We love the idea of culpability. It gives focus to some of our easily-stoked rage. And In some ways it’s become one of the least attractive features of our wired world.
This capability to link strangers who have viewed a single story into a community of outrage means that far too many of us are willing to save our energy to muster disgust for an event we do not fully understand involving individuals we do not know. As with our national political life, we seem to prefer pouring our free-floating anger into events over which we have no control, and with little more than indignation to offer.
We love the idea of culpability. It gives focus to some of our free floating rage. And In some ways it’s become one of the least attractive features of our wired world.
Such was the case with the deaths of two rare mammals well represented on YouTube: a gorilla in the Cincinnati Zoo and a well-known male lion in Zimbabwe. Both illustrate how low the flash point that will ignite cycles of hate can be. Cecil the lion and Harambe the gorilla were justifiably mourned after being shot by individuals: in the first case, by a Minnesota dentist with too much cash and too little common sense, as well as a pathetic need to bolster his ego by claiming another creature’s life. In the second instance, it was a parental miscue that resulted in a zoo official making shooting a gorilla to rescue a child who entered the primate’s domain.
World reaction to the dentist’s behavior forced him to close his practice and make himself scarce. Many of us took pleasure in his shame. The twist in the second instance was that the target was the mother, who momentarily took her eye off of her young son just long enough to miss his disappearance into the gorilla’s habitat. The woman received thousands of hate notes which found their way to her social media sites and e-mail, though authorities declined to call this anything more than an unfortunate accident. She probably behaved no differently than most parents with young children in constant motion.

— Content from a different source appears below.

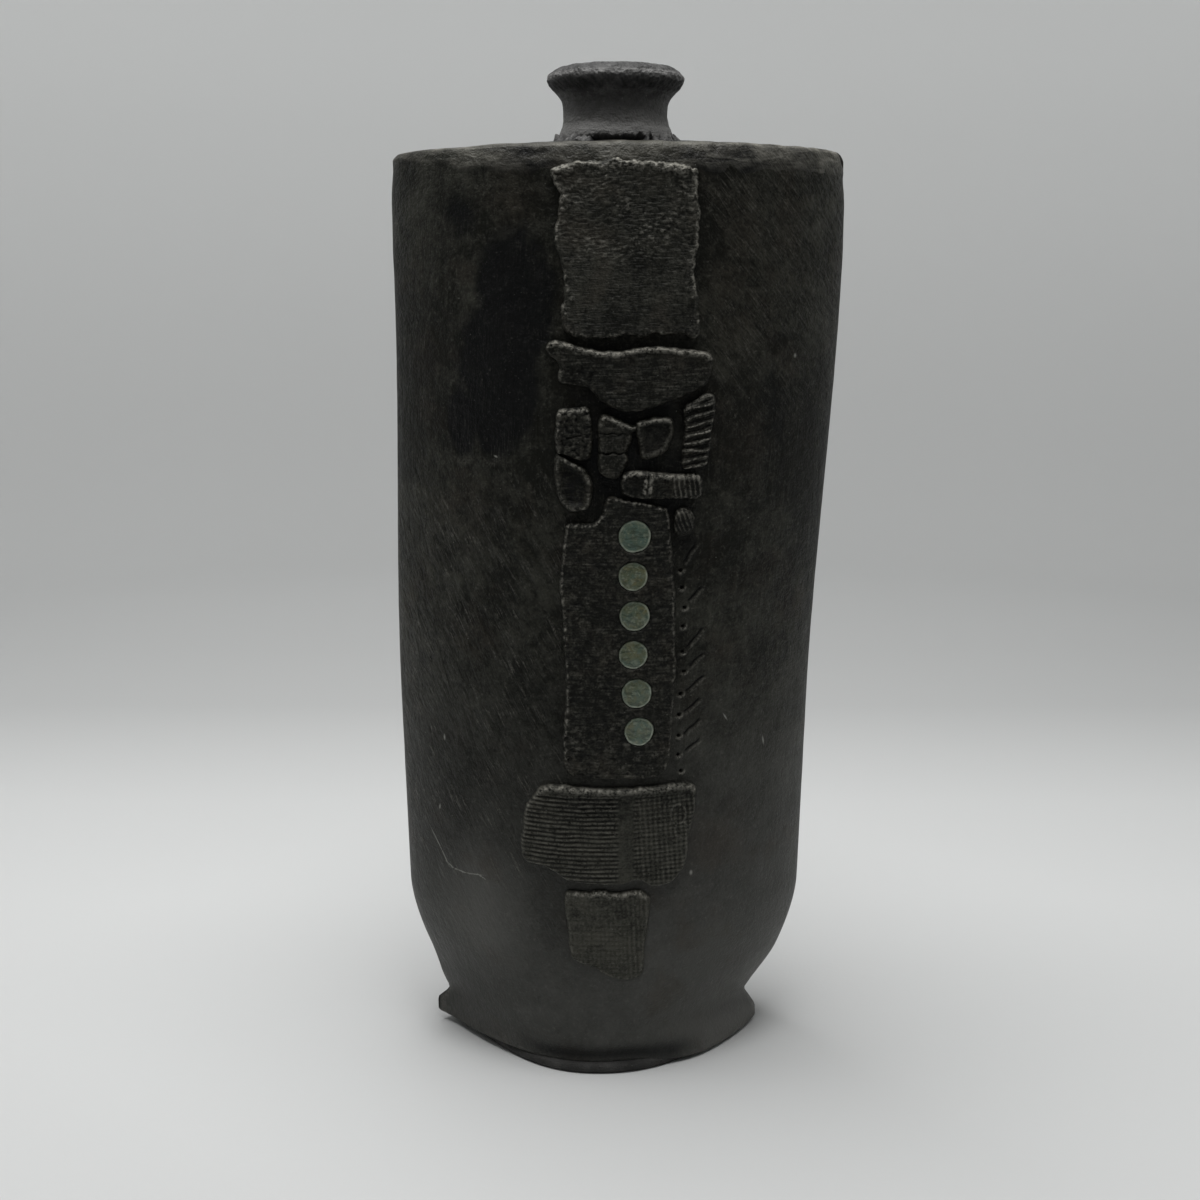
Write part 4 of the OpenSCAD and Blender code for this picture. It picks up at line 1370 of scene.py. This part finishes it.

This case is a reminder of the power of digital contagion completely swamps the logic of proportional reaction. Who knew that living in the global village would also mean being an involuntary witness to even the minor sins of other strangers? That clearly puts a lot of wear and tear on our psyches, especially if it means that we need to take on the alleged moral failings of even a tiny fraction of the estimated 3.2 billion wired inhabitants.